Abstract

Abstract We correlate the vertical component of ambient seismic noise data recorded on 56 broadband stations with dense coverage in the greater Los Angeles area to determine station-to-station Green’s functions. These Green’s functions provide an important test of community velocity models (Southern California Earthquake Center [SCEC] CVM 4.0 and CVM-H 5.2) used for strong ground-motion prediction for future scenario earthquakes in southern California. Comparisons of the ambient-noise Green’s functions for nearly 300 paths, with those calculated by the finite-element method in the community velocity models, reveal a strong waveform similarity for the dominant surface waves between 0.1 and 0.2 Hz.
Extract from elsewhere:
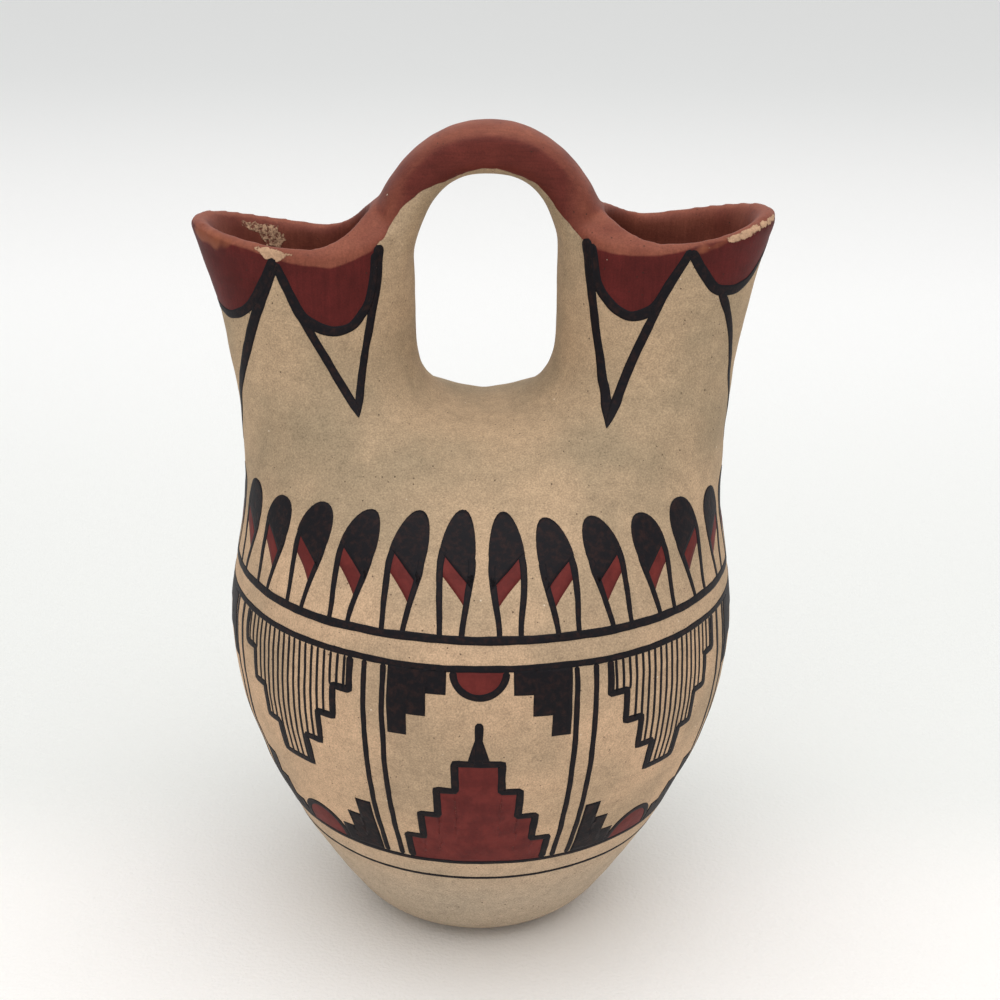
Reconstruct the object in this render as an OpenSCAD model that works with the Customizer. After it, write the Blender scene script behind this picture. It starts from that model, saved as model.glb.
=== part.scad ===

We find a mean correlation coefficient between the ambient-noise and finite-element Green’s functions of 0.62 for the CVM 4.0 and 0.49 for the CVM-H 5.2, indicating stronger waveform similarity for CVM 4.0. We also find that for 77% of the paths, the surface waves in the finite-element Green’s functions for CVM 4.0 arrive early, suggesting that the CVM 4.0 has velocities in the upper 10 km that are too fast along these paths. The same bias is evident for CVM-H 5.2, but is substantially smaller, with only 61% of the paths too fast. For 67% of the paths, CVM 4.0 has velocities faster than CVM-H 5.2. The time lags we obtain between the ambient-noise and finite-element Green’s functions provide key information for improving future community velocity models.